• THE REQUEST:
Work out how many lines of the listing hold "link", then state only that count.

• GIVEN MATERIAL:
-.-.-

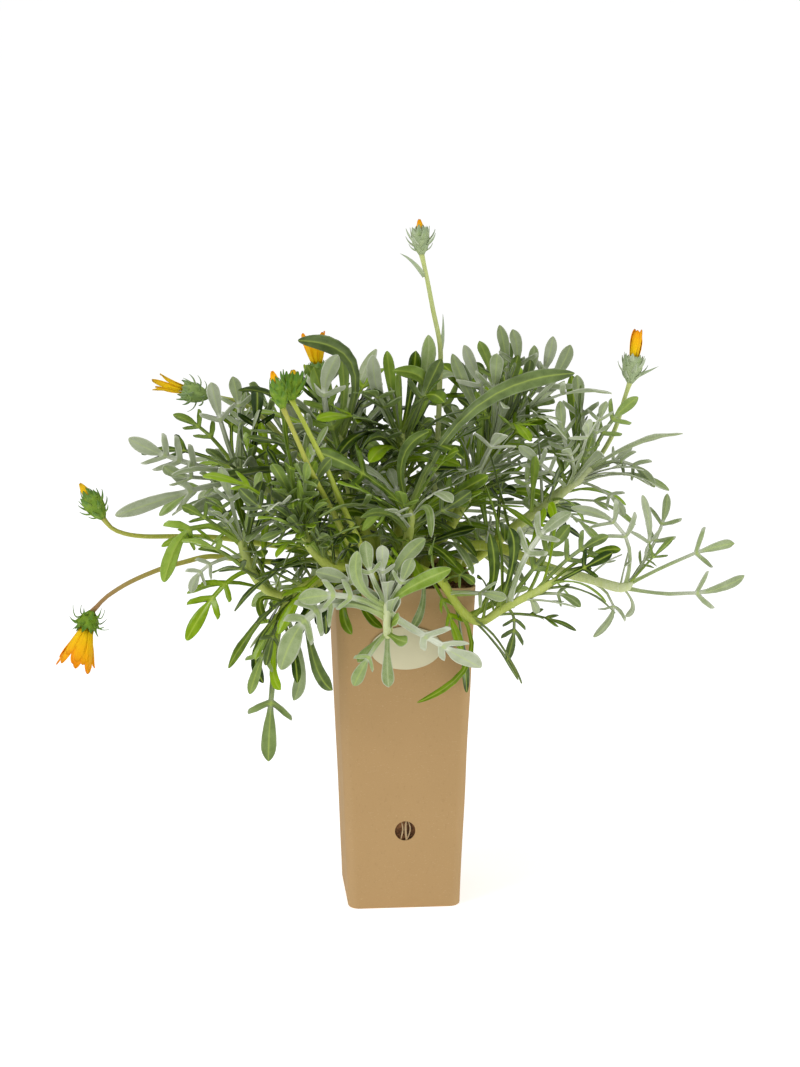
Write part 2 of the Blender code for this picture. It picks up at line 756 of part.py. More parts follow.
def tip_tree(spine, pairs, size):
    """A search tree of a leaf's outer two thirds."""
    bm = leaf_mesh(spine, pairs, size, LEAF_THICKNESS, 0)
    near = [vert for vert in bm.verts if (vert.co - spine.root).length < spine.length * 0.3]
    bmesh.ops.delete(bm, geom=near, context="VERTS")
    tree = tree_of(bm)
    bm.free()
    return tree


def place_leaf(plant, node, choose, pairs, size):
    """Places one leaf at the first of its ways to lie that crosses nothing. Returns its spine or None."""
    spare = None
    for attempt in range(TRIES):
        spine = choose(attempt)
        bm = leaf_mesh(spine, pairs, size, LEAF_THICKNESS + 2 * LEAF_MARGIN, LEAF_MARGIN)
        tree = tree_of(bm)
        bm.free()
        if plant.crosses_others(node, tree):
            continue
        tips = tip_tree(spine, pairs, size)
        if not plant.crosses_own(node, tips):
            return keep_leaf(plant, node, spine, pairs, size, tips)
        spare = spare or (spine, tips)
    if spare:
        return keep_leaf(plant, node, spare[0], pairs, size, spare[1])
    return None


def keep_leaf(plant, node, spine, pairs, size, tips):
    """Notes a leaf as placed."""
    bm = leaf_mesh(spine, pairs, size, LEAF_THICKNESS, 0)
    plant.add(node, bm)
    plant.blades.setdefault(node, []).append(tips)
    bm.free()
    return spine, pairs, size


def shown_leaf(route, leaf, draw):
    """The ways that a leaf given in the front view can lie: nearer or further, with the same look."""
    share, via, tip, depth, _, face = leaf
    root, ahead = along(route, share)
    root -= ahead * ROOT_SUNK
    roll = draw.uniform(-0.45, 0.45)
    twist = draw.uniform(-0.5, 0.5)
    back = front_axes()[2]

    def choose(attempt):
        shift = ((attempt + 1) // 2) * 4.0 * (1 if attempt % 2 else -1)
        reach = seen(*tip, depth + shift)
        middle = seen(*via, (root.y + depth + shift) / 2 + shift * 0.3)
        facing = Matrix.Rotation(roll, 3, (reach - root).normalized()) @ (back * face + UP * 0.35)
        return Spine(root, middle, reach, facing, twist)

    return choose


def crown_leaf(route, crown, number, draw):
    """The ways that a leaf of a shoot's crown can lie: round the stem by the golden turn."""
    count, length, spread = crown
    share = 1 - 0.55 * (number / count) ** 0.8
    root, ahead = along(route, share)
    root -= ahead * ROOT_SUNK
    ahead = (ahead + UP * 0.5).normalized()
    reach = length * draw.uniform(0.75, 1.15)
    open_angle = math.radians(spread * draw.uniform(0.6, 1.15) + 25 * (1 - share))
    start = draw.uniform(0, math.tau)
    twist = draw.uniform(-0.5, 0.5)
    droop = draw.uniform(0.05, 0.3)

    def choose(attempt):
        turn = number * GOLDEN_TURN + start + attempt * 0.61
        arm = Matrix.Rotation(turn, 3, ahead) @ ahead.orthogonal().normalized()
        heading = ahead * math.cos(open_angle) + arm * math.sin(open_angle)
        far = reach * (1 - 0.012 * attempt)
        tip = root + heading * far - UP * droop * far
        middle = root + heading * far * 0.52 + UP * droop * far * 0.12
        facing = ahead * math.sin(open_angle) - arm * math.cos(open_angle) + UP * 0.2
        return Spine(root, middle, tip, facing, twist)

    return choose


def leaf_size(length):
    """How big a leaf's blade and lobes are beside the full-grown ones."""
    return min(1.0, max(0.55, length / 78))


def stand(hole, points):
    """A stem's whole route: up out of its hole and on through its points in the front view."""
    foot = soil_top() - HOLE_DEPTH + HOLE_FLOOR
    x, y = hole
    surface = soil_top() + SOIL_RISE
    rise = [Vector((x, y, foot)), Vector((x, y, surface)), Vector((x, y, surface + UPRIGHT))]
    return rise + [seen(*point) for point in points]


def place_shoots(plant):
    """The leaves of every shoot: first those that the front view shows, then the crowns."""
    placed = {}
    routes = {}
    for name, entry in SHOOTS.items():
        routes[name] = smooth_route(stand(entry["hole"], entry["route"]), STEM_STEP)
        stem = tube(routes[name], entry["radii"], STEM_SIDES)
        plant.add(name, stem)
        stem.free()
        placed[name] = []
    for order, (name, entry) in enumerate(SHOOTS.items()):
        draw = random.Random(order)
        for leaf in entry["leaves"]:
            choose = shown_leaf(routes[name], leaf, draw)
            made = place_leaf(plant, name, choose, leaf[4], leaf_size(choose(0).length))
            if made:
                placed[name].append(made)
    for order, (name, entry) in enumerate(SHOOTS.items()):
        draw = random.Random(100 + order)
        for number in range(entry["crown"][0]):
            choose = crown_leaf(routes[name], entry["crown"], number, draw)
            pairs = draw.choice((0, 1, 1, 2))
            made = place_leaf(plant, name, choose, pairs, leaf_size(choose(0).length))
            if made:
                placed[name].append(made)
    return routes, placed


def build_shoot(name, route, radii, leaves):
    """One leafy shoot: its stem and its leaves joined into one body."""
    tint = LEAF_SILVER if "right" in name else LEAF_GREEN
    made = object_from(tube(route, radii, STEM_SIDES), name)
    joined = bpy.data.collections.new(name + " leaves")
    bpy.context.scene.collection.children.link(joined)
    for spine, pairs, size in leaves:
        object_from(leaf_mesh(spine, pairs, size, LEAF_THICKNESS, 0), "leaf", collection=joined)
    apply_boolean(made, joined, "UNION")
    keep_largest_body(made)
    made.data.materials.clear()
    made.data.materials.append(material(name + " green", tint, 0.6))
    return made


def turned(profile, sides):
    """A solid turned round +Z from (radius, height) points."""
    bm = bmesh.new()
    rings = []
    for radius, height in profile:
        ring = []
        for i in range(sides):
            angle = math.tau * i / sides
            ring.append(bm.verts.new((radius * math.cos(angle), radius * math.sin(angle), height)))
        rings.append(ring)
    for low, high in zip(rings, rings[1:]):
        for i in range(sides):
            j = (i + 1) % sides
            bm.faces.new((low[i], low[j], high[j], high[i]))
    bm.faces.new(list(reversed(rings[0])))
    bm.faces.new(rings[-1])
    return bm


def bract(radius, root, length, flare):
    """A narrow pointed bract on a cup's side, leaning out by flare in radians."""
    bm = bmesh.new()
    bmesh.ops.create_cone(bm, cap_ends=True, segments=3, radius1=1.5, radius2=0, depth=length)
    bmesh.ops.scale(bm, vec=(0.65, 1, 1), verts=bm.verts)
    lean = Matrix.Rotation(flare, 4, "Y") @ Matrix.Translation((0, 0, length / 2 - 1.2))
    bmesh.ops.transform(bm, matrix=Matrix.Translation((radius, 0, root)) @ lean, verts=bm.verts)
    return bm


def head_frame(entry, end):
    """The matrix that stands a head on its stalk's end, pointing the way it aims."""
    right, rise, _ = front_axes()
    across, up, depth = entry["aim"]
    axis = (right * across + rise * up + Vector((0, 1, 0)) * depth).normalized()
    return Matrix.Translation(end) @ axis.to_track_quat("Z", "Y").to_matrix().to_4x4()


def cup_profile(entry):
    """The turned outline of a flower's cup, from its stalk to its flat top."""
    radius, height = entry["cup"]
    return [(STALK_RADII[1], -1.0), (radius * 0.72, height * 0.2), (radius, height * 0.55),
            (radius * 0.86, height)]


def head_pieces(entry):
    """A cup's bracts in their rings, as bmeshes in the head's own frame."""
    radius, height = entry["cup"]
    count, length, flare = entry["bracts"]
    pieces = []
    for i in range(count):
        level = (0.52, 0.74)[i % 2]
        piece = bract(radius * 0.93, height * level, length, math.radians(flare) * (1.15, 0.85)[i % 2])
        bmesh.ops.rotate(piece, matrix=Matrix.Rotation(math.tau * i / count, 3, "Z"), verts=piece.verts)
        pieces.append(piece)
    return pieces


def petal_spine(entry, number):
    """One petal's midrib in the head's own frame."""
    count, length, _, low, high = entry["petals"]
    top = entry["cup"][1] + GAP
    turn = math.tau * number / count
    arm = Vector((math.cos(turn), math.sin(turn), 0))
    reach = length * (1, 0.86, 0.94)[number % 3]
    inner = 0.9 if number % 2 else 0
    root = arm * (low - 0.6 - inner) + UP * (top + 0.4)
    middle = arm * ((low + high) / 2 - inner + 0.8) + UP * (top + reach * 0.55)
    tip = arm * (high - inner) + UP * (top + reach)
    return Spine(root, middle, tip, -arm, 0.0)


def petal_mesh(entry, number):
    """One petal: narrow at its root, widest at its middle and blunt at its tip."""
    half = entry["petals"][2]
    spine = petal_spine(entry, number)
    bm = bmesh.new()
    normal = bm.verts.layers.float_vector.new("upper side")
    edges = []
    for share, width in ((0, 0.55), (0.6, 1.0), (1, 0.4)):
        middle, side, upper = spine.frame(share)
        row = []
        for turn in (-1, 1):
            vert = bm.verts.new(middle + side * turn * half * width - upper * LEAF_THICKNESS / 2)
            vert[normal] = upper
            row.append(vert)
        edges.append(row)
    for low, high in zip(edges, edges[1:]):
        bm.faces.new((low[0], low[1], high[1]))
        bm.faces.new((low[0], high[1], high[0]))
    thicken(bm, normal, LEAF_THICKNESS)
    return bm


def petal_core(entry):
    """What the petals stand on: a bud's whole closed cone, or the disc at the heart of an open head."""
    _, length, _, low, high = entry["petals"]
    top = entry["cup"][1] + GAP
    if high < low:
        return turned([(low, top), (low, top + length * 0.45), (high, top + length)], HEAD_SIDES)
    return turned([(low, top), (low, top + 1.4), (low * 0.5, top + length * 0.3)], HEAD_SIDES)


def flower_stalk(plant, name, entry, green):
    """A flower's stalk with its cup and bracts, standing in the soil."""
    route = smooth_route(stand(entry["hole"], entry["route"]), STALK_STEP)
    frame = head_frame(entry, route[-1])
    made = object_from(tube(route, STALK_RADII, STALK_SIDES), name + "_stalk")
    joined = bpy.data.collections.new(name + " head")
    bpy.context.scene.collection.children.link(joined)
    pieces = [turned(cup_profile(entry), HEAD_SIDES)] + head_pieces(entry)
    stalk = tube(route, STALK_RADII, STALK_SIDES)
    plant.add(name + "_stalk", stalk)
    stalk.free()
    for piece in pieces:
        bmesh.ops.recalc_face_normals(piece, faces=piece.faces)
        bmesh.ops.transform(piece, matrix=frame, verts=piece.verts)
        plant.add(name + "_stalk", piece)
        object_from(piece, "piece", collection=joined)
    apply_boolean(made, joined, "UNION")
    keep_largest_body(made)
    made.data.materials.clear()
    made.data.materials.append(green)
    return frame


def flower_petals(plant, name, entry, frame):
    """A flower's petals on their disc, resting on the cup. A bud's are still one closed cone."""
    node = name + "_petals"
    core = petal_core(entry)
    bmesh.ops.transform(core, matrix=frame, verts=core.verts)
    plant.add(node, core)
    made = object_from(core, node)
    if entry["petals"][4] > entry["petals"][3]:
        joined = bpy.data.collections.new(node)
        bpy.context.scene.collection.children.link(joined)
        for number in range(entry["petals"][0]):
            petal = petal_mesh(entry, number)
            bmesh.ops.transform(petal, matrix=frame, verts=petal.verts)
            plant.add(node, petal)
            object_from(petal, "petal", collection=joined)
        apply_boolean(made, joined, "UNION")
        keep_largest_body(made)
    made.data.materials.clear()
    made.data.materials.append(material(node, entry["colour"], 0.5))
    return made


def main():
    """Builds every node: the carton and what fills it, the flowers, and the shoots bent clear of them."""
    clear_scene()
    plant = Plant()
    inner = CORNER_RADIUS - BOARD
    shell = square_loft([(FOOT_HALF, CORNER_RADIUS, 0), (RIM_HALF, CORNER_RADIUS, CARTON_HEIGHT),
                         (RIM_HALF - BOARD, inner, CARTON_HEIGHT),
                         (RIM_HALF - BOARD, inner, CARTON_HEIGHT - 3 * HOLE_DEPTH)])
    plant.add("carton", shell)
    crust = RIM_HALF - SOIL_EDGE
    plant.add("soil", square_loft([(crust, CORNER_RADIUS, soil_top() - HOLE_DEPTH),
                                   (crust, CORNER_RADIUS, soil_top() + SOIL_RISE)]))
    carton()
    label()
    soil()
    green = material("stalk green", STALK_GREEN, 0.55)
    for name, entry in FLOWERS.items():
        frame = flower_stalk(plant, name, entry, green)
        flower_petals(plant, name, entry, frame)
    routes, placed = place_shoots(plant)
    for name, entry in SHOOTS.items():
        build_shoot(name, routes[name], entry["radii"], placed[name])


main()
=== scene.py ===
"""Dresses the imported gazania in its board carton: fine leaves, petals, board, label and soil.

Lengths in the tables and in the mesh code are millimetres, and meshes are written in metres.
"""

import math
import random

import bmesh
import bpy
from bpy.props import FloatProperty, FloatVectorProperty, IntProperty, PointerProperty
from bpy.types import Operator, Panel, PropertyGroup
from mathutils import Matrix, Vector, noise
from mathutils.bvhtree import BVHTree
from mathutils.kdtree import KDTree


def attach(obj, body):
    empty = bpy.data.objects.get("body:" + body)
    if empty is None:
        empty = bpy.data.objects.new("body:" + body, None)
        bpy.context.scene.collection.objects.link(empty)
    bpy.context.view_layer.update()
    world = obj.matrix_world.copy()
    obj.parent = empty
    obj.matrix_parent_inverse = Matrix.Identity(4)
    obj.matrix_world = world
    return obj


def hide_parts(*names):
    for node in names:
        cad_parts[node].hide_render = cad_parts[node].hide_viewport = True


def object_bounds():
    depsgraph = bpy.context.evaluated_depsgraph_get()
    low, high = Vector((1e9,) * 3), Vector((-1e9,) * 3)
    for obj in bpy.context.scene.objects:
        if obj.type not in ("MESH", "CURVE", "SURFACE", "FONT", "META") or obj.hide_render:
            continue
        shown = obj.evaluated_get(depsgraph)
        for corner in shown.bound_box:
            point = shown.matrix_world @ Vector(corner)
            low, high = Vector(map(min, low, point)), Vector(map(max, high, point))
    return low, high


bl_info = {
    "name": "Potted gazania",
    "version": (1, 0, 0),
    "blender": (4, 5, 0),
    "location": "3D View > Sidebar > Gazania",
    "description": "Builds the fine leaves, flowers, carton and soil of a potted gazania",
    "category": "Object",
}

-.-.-

• SOLUTION TO THE PROBLEM:
4